Rolling Stock: UK Rolling stock shortage prompts return of trains from the 1960s (Financial Times)
The chronic shortage of rolling stock on the UK rail network has pushed one operator to bring back British Rail diesel locomotives that are more than 50 years old, hauling “slam-door” carriages that were built in the 1970s. “Our message is there are no more trains left in the UK,” said Northern Rail, which has been using the stock on the Cumbrian Coast line in north-west England. “Those we have ... are the only ones in the country that we could lease.”
Preventative maintenance: Singapore to step up maintenance on train network (Asia One)- pictured above.
A lot more needs to be done to improve the maintenance regime of Singapore's train system, Transport Minister Lui Tuck Yew said. But this should not translate into shutting down the system during operating hours to get the work done, he said in an interview with The Straits Times. "For an ageing system, we really need to step up our maintenance," he said, pointing out that the effort needed to maintain a 10- to 15-year-old system is "very different" from that for a 25- to 30-year-old system. Singapore's first MRT line opened in 1987, 28 years ago. A slew of improvements have boosted services and reliability, but recent breakdowns have pushed transport back into the limelight as Singapore heads for its next election in the weeks ahead.
Metro ticketing: Recharge your Delhi metro smart card the mobile way (Financial Express)
Now commuters of Delhi Metro Railway will not have to stand in long queues to recharge their smart cards as they will be able to recharge their smart card just like they recharge their mobile phone by visiting ICICI Bank Business Correspondent Network (Outlets), located across the national capital and NCR region. Delhi Metro Rail Corporation (DMRC) today launched top up (recharge) facility of Metro Smart Cards through approximately 800 such ICICI Bank Business Correspondent Network (Outlets), located across the national capital and NCR region
Passenger Wi-Fi: The Best & Worst Subway Lines & Stations for Free Wi-Fi (Gothamist)
It seems like just yesterday we were told we'd soon be living in a kooky world in which we'd be able to get a signal in most subway tunnels. "Pssh," we scoffed, "we'll believe we're living in the far flung future when we see a hoverboard in action." But the far flung future is here now, with 67 stations in Manhattan equipped with free Wi-Fi. And a mobile testing firm has analyzed the signal strength and determined the best and worst stations and lines for people who can't wait until they get aboveground to post a photo to Instagram (or email a tip to Gothamist).
Future Rail: The Crossrail effect: high-speed rail network is set to add £5.5 billion to property values (Evening Standard)
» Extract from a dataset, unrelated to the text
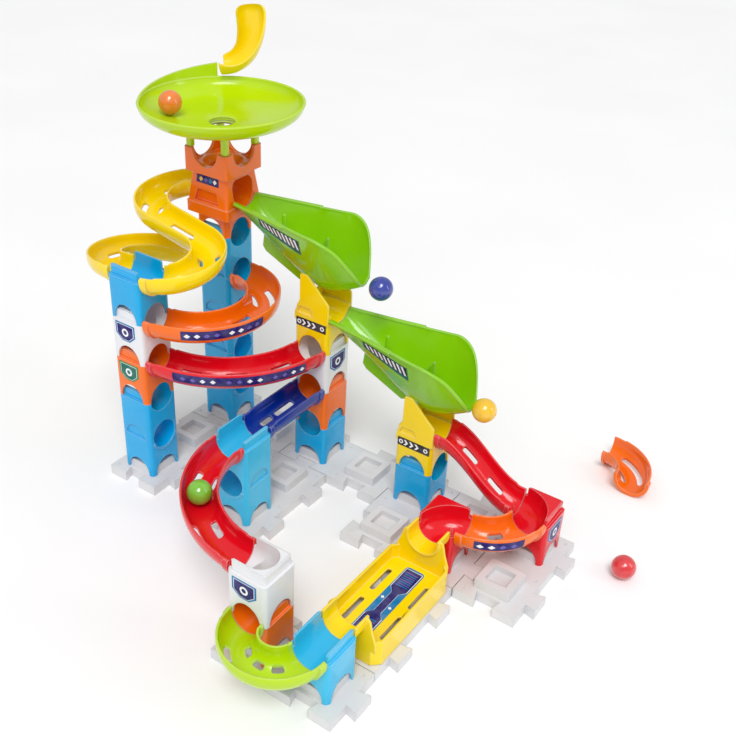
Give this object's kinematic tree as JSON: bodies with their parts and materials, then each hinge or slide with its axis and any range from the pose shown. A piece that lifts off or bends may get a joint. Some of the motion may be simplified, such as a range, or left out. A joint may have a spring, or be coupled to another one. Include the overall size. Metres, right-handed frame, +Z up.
{
  "type": "marble run",
  "caption": "Toy marble run: stacked block towers on interlocking tiles, half-pipe tracks, swirl funnel, tipping ramps, collecting tray and loose marbles.",
  "frame": {"origin": "on the floor, at the centre of the footprint of the whole layout, loose pieces included", "axes": "+X along the row of towers from the tall tower towards the ramps' far end, +Y towards the back row, +Z up"},
  "size_m": [0.5672, 0.5248, 0.4331],
  "materials": {
    "sky": "opaque injection-moulded ABS, glossy",
    "pale_blue": "opaque injection-moulded ABS, glossy",
    "orange": "opaque injection-moulded ABS, glossy",
    "white": "opaque injection-moulded ABS, glossy",
    "yellow": "opaque injection-moulded ABS, glossy",
    "red": "opaque injection-moulded ABS, glossy",
    "navy": "opaque injection-moulded ABS, glossy",
    "green": "opaque injection-moulded ABS, glossy",
    "lime": "opaque injection-moulded ABS, glossy",
    "tile_white": "opaque white moulded ABS, satin",
    "marble_orange": "glossy opaque ball",
    "marble_blue": "glossy opaque ball",
    "marble_yellow": "glossy opaque ball",
    "marble_green": "glossy opaque ball",
    "marble_red": "glossy opaque ball"
  },
  "bodies": {
    "root": {"back_curve_track": "yellow", "base_tile_1": "tile_white", "base_tile_2": "tile_white", "base_tile_3": "tile_white", "base_tile_4": "tile_white", "base_tile_5": "tile_white", "base_tile_6": "tile_white", "base_tile_7": "tile_white", "base_tile_8": "tile_white", "base_tile_9": "tile_white", "collecting_tray": "yellow", "double_bend_track": "yellow", "entry_chute": "yellow", "front_channel_block": "pale_blue", "front_double_block": "pale_blue", "front_drop_block": "white", "front_turn_block": "orange", "inner_curve_block": "red", "left_double_block": "sky", "left_drop_block": "white", "left_top_block": "sky", "left_turn_block": "orange", "long_curve_track": "red", "middle_block": "sky", "middle_catcher": "yellow", "middle_drop_block": "white", "middle_turn_block": "orange", "outer_curve_block": "red", "quarter_curve_track": "red", "right_block": "sky", "right_catcher": "yellow", "short_curve_track": "orange", "side_curve_track": "orange", "slope_track": "red", "splitter": "orange", "splitter_crown": "orange", "straight_track": "navy", "swirl_funnel": "lime", "tall_lower_double_block": "sky", "tall_top_block": "sky", "tall_upper_double_block": "sky", "u_turn_track": "lime"},
    "upper_ramp": {"upper_tipping_ramp": "green"},
    "lower_ramp": {"lower_tipping_ramp": "green"},
    "orange_ball": {"orange_marble": "marble_orange"},
    "blue_ball": {"blue_marble": "marble_blue"},
    "yellow_ball": {"yellow_marble": "marble_yellow"},
    "green_ball": {"green_marble": "marble_green"},
    "red_ball": {"red_marble": "marble_red"},
    "spare_curve": {"spare_curve_track": "orange"}
  },
  "joints": [
    {"name": "upper_ramp_tilt", "type": "hinge", "parent": "root", "child": "upper_ramp", "pos_m": [-0.15631, 0.05608, 0.2725], "axis": [0, -1, 0], "range_deg": [0, 12]},
    {"name": "lower_ramp_tilt", "type": "hinge", "parent": "root", "child": "lower_ramp", "pos_m": [-0.03831, 0.05608, 0.1835], "axis": [0, -1, 0], "range_deg": [0, 12]},
    {"name": "orange_marble_swirl", "type": "hinge", "parent": "root", "child": "orange_ball", "pos_m": [-0.18391, 0.05608, 0.36], "axis": [0, 0, 1], "continuous": true},
    {"name": "blue_marble_flight", "type": "slide", "parent": "upper_ramp", "child": "blue_ball", "axis": [0.8, 0, -0.6], "range_m": [0, 0.03]},
    {"name": "yellow_marble_flight", "type": "slide", "parent": "lower_ramp", "child": "yellow_ball", "axis": [0.8, 0, -0.6], "range_m": [0, 0.03]},
    {"name": "green_marble_roll", "type": "hinge", "parent": "root", "child": "green_ball", "pos_m": [0.04609, -0.08892, 0.0986], "axis": [0, 0, 1], "range_deg": [-30, 40]},
    {"name": "red_marble_roll", "type": "slide", "parent": "root", "child": "red_ball", "axis": [1, 0, 0], "range_m": [-0.02, 0.08]},
    {"name": "spare_curve_push", "type": "slide", "parent": "root", "child": "spare_curve", "axis": [1, 0, 0], "range_m": [-0.02, 0.06]}
  ]
}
Crossrail isn't due to launch until 2018, but the high-speed rail service is already boosting house prices along its route. According to the company's land and property director, Ian Lindsay, Crossrail is set to add £5.5 billion to values. The latest prediction comes as 26 miles of tunnelling beneath the capital is completed, along with the first homes above a Crossrail station. The line, from Reading in the west to Shenfield and Abbey Wood in the east, will cut journey times to London significantly and increase the capacity of the Tube by 10 per cent.
Rail Video of the Week: L.A. Underground - Safety in the Extreme (1992)
A great view of our industry over 20 years, produced shortly before the opening of the Los Angeles Metro Red Line subway was completed, the video (1992) offers a tour of the Red Line highlighting the accessibility of and security and safety features built into the subway system. Warning features some very bright shirts and large glasses!